One of the main reasons so many mariners aided Maury in his quest was because of the quid pro quo he offered. You provide me the data, Maury said, and I will provide you with maps that will help you do your jobs better. Maury was especially keen on getting whalemen to participate because he knew they traveled more widely than any other mariners and that they kept particularly detailed logs of the weather and ocean conditions. And Maury could use the whalemen's dedication to recording where they saw whales to glean further information on water temperatures by employing the crude but powerful relationship that sperm whales tend to swim in warmer waters, while right whales preferred the cold. In return for the whalemen's participation, Maury promised to supply them with charts that showed "at a glance" where the whales "have been most hunted; --when, in what years, and in what months it has been most frequently found--whether in shoals, as stragglers; -- and whether sperm or right."

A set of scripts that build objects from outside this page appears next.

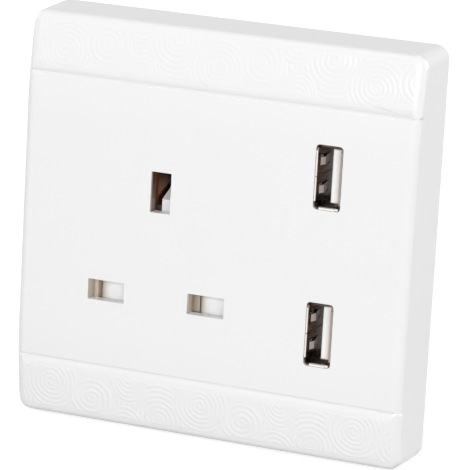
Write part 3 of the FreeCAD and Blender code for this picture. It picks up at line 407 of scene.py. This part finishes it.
def earth_copper(name):
    """Brown-toned copper strip, bright on its leaves, with painted shade darkening the jaw between them."""
    finish = Finish(name)
    across = finish.axes()[0]
    streaks = finish.noise(scale=900.0, roughness=0.6, stretch=(1, 1, 0.25))
    tone = finish.mix(streaks, COPPER_DARK, COPPER_PALE)
    # Painted shade in the jaw.
    tone = finish.mix(finish.ramp(across, JAW_ACROSS) * JAW_SHADE_AMOUNT, tone, JAW_SHADE)
    finish.set(Base_Color=tone, Roughness=0.24 + streaks * 0.14, Metallic=1.0)
    return finish.bump(streaks, strength=0.1, distance=GRAIN_DEPTH)


# The charger's board and its transformer's tape

TRACK_SCALE = 380.0
TRACK_SHARE = 0.42
MASK_GREEN = colour(0.03, 0.15, 0.07)
TRACK_GREEN = colour(0.05, 0.24, 0.1)
TURN_SCALE = 90.0
TURN_SHADE = 0.35
TURN_DEPTH = 0.1 * MM
TAPE_YELLOW = colour(0.82, 0.6, 0.08)
TAPE_SHADE = colour(0.6, 0.4, 0.05)


def board_laminate(name):
    """Green solder mask over faint copper tracks that run along the board."""
    finish = Finish(name)
    tracks = finish.node("ShaderNodeTexVoronoi", {"distance": "CHEBYCHEV", "feature": "F1"}, {
        "Vector": finish.place, "Scale": TRACK_SCALE})
    lines = Value(finish, tracks.outputs[0]) > TRACK_SHARE
    return finish.set(Base_Color=finish.mix(lines, MASK_GREEN, TRACK_GREEN), Roughness=0.35)


def wound_tape(name):
    """Yellow tape in overlapping turns."""
    finish = Finish(name)
    turns = finish.node("ShaderNodeTexWave", {"bands_direction": "Y"}, {
        "Vector": finish.place, "Scale": TURN_SCALE, "Distortion": 0.0})
    ridge = Value(finish, turns.outputs["Fac"])
    finish.set(Base_Color=finish.mix(ridge * TURN_SHADE, TAPE_YELLOW, TAPE_SHADE), Roughness=0.4)
    return finish.bump(ridge, strength=0.3, distance=TURN_DEPTH)


COVER_WHITE = grey(0.9)

cover_gloss = cover_plastic("cover_gloss", COVER_WHITE)
trim_gloss = gloss_plastic("trim_gloss", COVER_WHITE)
frame_white = frame_plastic("frame_white", colour(0.8, 0.79, 0.77))
# The base's third colour is painted dark-brown shade for the earth contact's chamber.
base_tan = base_moulding(
    "base_tan", rim=colour(0.72, 0.6, 0.48), body=colour(0.74, 0.62, 0.5), stain_and_shade=colour(0.09, 0.032, 0.018))
# The shutter's second colour is painted shade at the left edges of its pads.
shutter_white = shutter_plastic(
    "shutter_white", body=colour(0.95, 0.96, 0.97), edge_shade=colour(0.7, 0.61, 0.53))
case_black = satin_plastic("case_black", colour(0.035, 0.035, 0.038), roughness=0.5)
tongue_white = tongue_plastic("tongue_white", body=colour(0.96, 0.97, 0.98), shade=colour(0.7, 0.62, 0.57))
sleeve_navy = satin_plastic("sleeve_navy", colour(0.03, 0.035, 0.06), roughness=0.35, grain=0.1)
chip_black = satin_plastic("chip_black", grey(0.02), roughness=0.5)
ferrite_grey = satin_plastic("ferrite_grey", colour(0.05, 0.05, 0.055), roughness=0.6)
contact_brass = metal(
    "contact_brass", colour(0.72, 0.42, 0.2), roughness=0.26, stretch=(1, 6, 1),
    tarnish=0.5, tarnish_shade=0.6)
terminal_brass = metal("terminal_brass", colour(0.78, 0.57, 0.25), roughness=0.3, stretch=(1, 1, 5))
pin_gilt = metal("pin_gilt", colour(0.83, 0.62, 0.24), roughness=0.2)
link_copper = metal("link_copper", colour(0.78, 0.42, 0.26), roughness=0.28)
upper_port_steel = port_steel("upper_port_steel", PORT_Z)
lower_port_steel = port_steel("lower_port_steel", -PORT_Z)
earth_strip_copper = earth_copper("earth_strip_copper")
screw_zinc = metal("screw_zinc", colour(0.68, 0.66, 0.6), roughness=0.28)
spring_steel = metal("spring_steel", colour(0.6, 0.6, 0.61), roughness=0.25)
laminate = board_laminate("board_laminate")
tape = wound_tape("winding_tape")

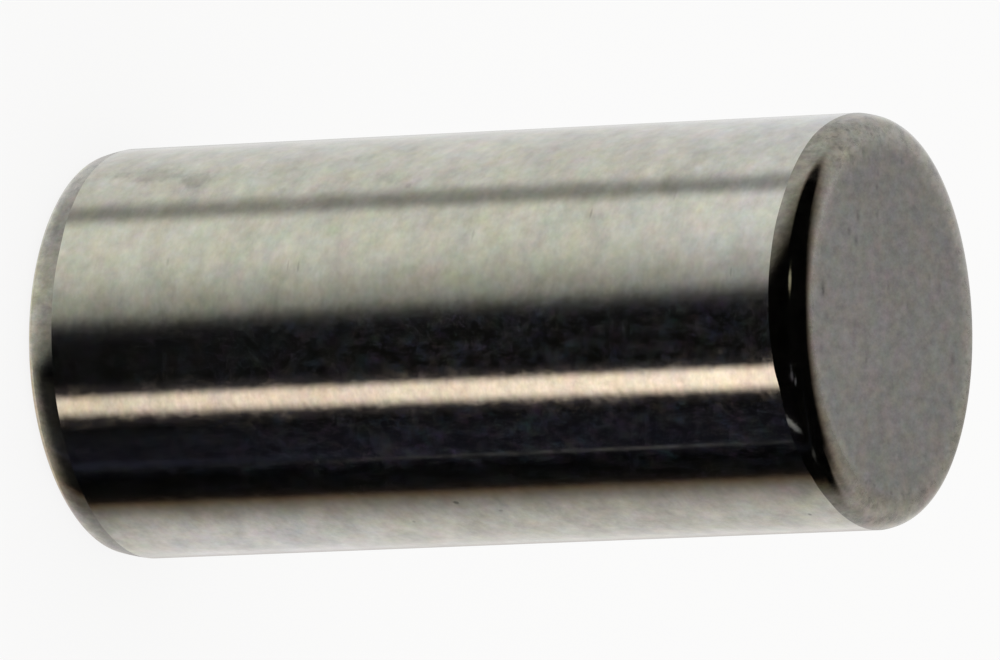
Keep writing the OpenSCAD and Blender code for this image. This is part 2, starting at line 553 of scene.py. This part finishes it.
lamps = (((1.66, 1.4, 1.28), strip), ((0.036, 0.032, 0.038), halo), ((0.078, 0.078, 0.082), thread),
         ((0.0068, 0.0078, 0.014), foot_gleam), ((0.008, 0.009, 0.014), band), ((1, 1, 1), low_gleam),
         ((0.62, 0.59, 0.45), lamp(26, 31, 8.5, 14)),
         ((0.19, 0.2, 0.24), lamp(-30.5, 32, 3.6, 12)), ((0.15, 0.15, 0.19), lamp(-24.5, 15, 3.4, 12)),
         ((0.49, 0.51, 0.58), lamp(-53.5, -7.5, 7, 5.5, -1.3)), ((0.09, 0.09, 0.1), lamp(-74, 16, 5, 14)))
for lamp_colour, strength in lamps:
    lit = g.vector("ADD", lit, g.vector("SCALE", lamp_colour, Scale=strength))
mirrored = g.add("Background", None, lit, 1.0)
plain = g.add("Background", None, rgb(1, 1, 1), 1.0)
backdrop = g.add("Background", None, paper_white, 1.0)
glossy = g.add("LightPath", output=3)
seen = g.add("LightPath", output=0)
lighting = g.add("MixShader", None, glossy, plain, mirrored)
g.add("OutputWorld", None, g.add("MixShader", None, seen, lighting, backdrop))
bpy.context.scene.view_settings.view_transform = "Standard"


# ---- The camera ----
# It looks down on the standing pin from a long way off, and is rolled almost a quarter turn, so that
# the pin lies across the picture with its upper end to the right.
look_down = math.radians(26.66)
roll = math.radians(90 - 2.56)
camera_distance = 0.2739
picture_width = 0.01447
aim_right, aim_up = 0.0043 * mm, 0.1155 * mm
sensor_width = 36
camera_data = bpy.data.cameras.new("camera")
camera_data.sensor_width = sensor_width
camera_data.lens = sensor_width * camera_distance / picture_width
camera_data.clip_start = 0.01
camera_data.clip_end = 10
camera = bpy.data.objects.new("camera", camera_data)
bpy.context.collection.objects.link(camera)
bpy.context.scene.camera = camera
turned = Matrix.Rotation(math.pi / 2 - look_down, 4, "X") @ Matrix.Rotation(roll, 4, "Z")
axes = turned.to_3x3()
picture_right, picture_up, backwards = axes.col[0], axes.col[1], axes.col[2]
pin_middle = (Vector(pin_low) + Vector(pin_high)) / 2
aim = pin_middle + aim_right * picture_right + aim_up * picture_up
camera.matrix_world = Matrix.Translation(aim + camera_distance * backwards) @ turned
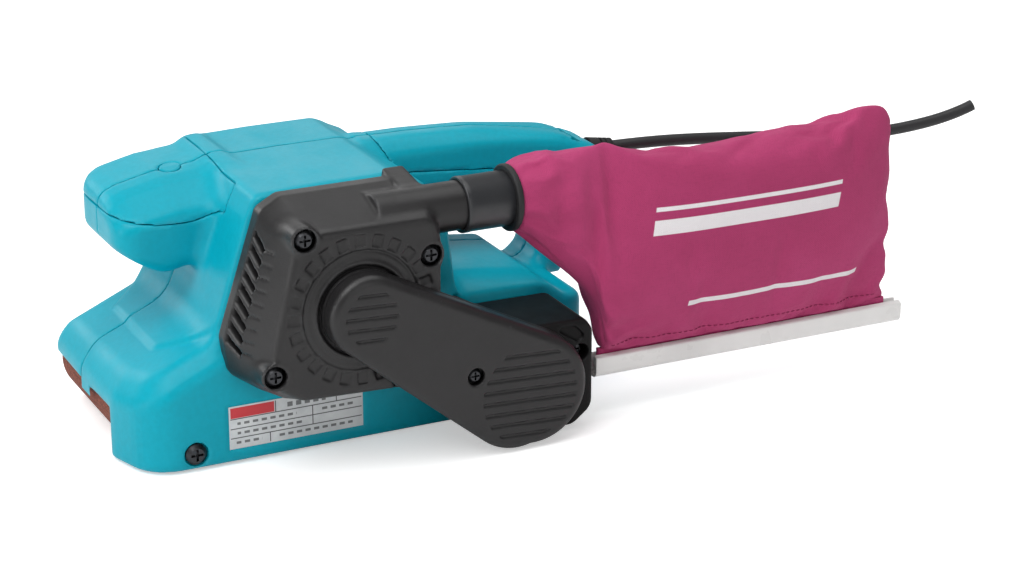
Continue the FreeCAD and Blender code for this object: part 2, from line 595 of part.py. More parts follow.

Numerous mariners . . . sent Maury logs from which he and his team produced more than seventy charts, including track charts, trade-wind charts, pilot charts, thermal charts, and storm and rain charts. But the chart that excited the whaleman was, of course, the whale chart, which, Maury proudly proclaimed, "cannot fail to prove of great importance to the whaling interests of the country, --an interest . . . which fishes up annually from the depths of the ocean, in real value of which far exceeds that of the gold mines in California." As he had promised, Maury sent his whalemen contributors copies of the chart, and they couldn't have been happier. "The Whale Chart," one whaling captain effused, "is a precious jewel; it seems to have waked up the merchants and masters to the practical utility of your researches in their behalf; there is not, and cannot be but one opinion, and that highly favorable: it is sought for by all interested in whaling."

Provenance: Warren Heckrotte Collection.

Condition Description
Two sheets, laid on linen. Minor soiling and dampstaining. Several marginal tears at left, extending into printed image and one on right side. Ex-Library of Congress Collection.